The China Post News Staff

In an age when most people in developed countries own a smartphone and workers are worried of being made redundant by artificial intelligence, it is easy to forget how provincial human society can sometimes be. But the anti-elitist trend in the post-truth age has shown that people do not necessarily see science or rationality as the standard for decision making.

Thanks to scientific and societal advancement, medical treatment has moved beyond superstitious religious bargaining, embracing instead the rigors of scientific inquiry. But many still retain immense faith in religious and superstitious remedies.

Sometimes the popularity of remedies are not even created by centuries-long traditions — as people would like to believe — but by the hypes and trends of the time.

In a recent example, the BBC reported that sales of traditional Chinese herbal medicine ejiao (阿膠), or donkey-hide gelatin, had surged because it was featured in “Empresses in the Palace” (後宮甄嬛傳), a popular Chinese-language period melodrama. The sudden high demand for ejiao has reportedly led to a drop in the donkey population in China, and some Chinese businesses are importing hides of the animal illegally from Africa, creating an ecological crisis. One can argue about the medical benefits of the herb, but it is difficult to argue for the rationality of people suddenly wanting to get it just because they saw it on TV. You don’t sign up for open-heart surgery just because you saw it in an episode of “ER.”

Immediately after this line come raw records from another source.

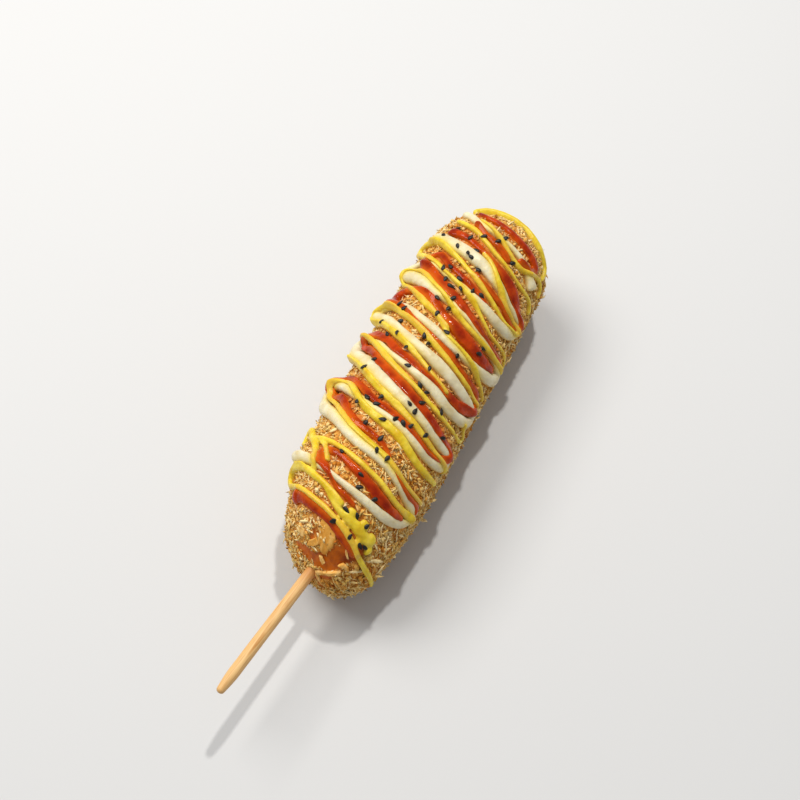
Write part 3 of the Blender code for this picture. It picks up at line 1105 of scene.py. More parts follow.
@dataclass
class Crust:
    """The fried crust's own skin: lumps of batter with a relief of set-in crumbs."""

    form: Form
    bare: BarePatch
    rows: int = 340
    columns: int = 284

    def stains(self, terrain: Terrain, ketchup: Array, run: Array, arc: Array) -> Array:
        """How far ketchup has soaked in at each place: its map blurred by a millimetre, in patches.

        Args:
            terrain: the terrain that the map belongs to.
            ketchup: the ketchup's map.
            run: places along the outline.
            arc: places round it.

        Returns:
            Shares from 0 to 0.8.
        """
        plane = np.stack([run, arc], axis=-1)
        soaked = terrain.read(blurred(ketchup, 1.1 / terrain.cell), plane)
        patchy = 0.8 + 0.5 * soft_noise(np.stack([run, arc, 0 * run], axis=-1), 2.0, 61)
        return np.clip(1.2 * soaked * patchy, 0, 0.8)

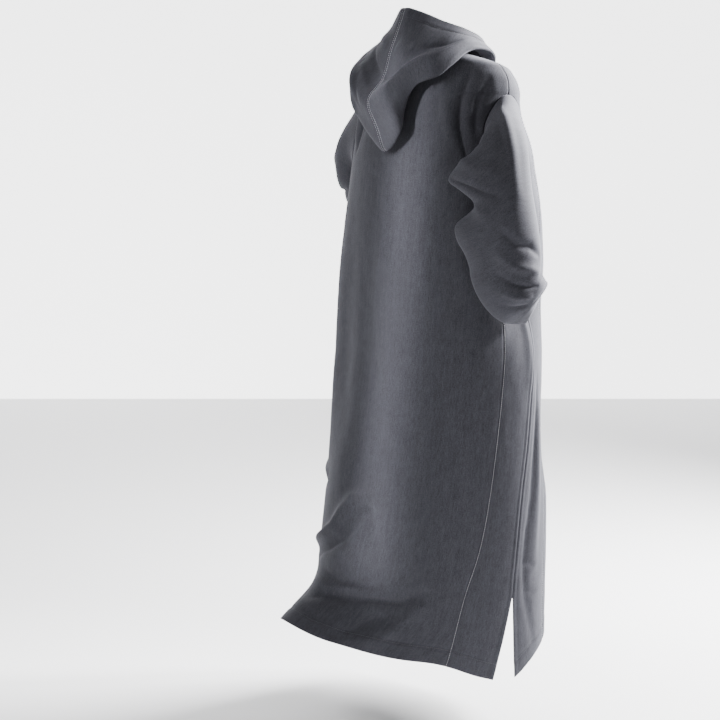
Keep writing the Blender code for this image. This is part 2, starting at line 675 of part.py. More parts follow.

In some Eastern cultures, religion, culture and tradition are often just different terms for the same thing. While such a preservation of ancient customs and traditions is admirable, when it comes to mental health and physical wellbeing, a lifestyle heavily influenced by religious traditions and values arguably does more harm than good. For example, the first idea a lot of Taiwanese parents have when their newborn baby won’t stop crying, is to bring the child to a Taoist temple for a “soul recovery” ceremony (收驚). This ritual is believed to help retrieve part of the scattered soul of a child, which tradition says leaves the body after a person endures a frightful experience. The ritual often concludes with parents feeding their babies water that includes burnt spell papers. But a crying baby is often the sign of treatable medical discomfort such as a high fever or stomach flu. Beyond denying the proper treatment of physical illnesses, the archaic faith in social etiquette and hierarchy fostered by religious beliefs has also contributed to the slow development of behavioral science, emotional therapy, psychology and psychiatry in Taiwan.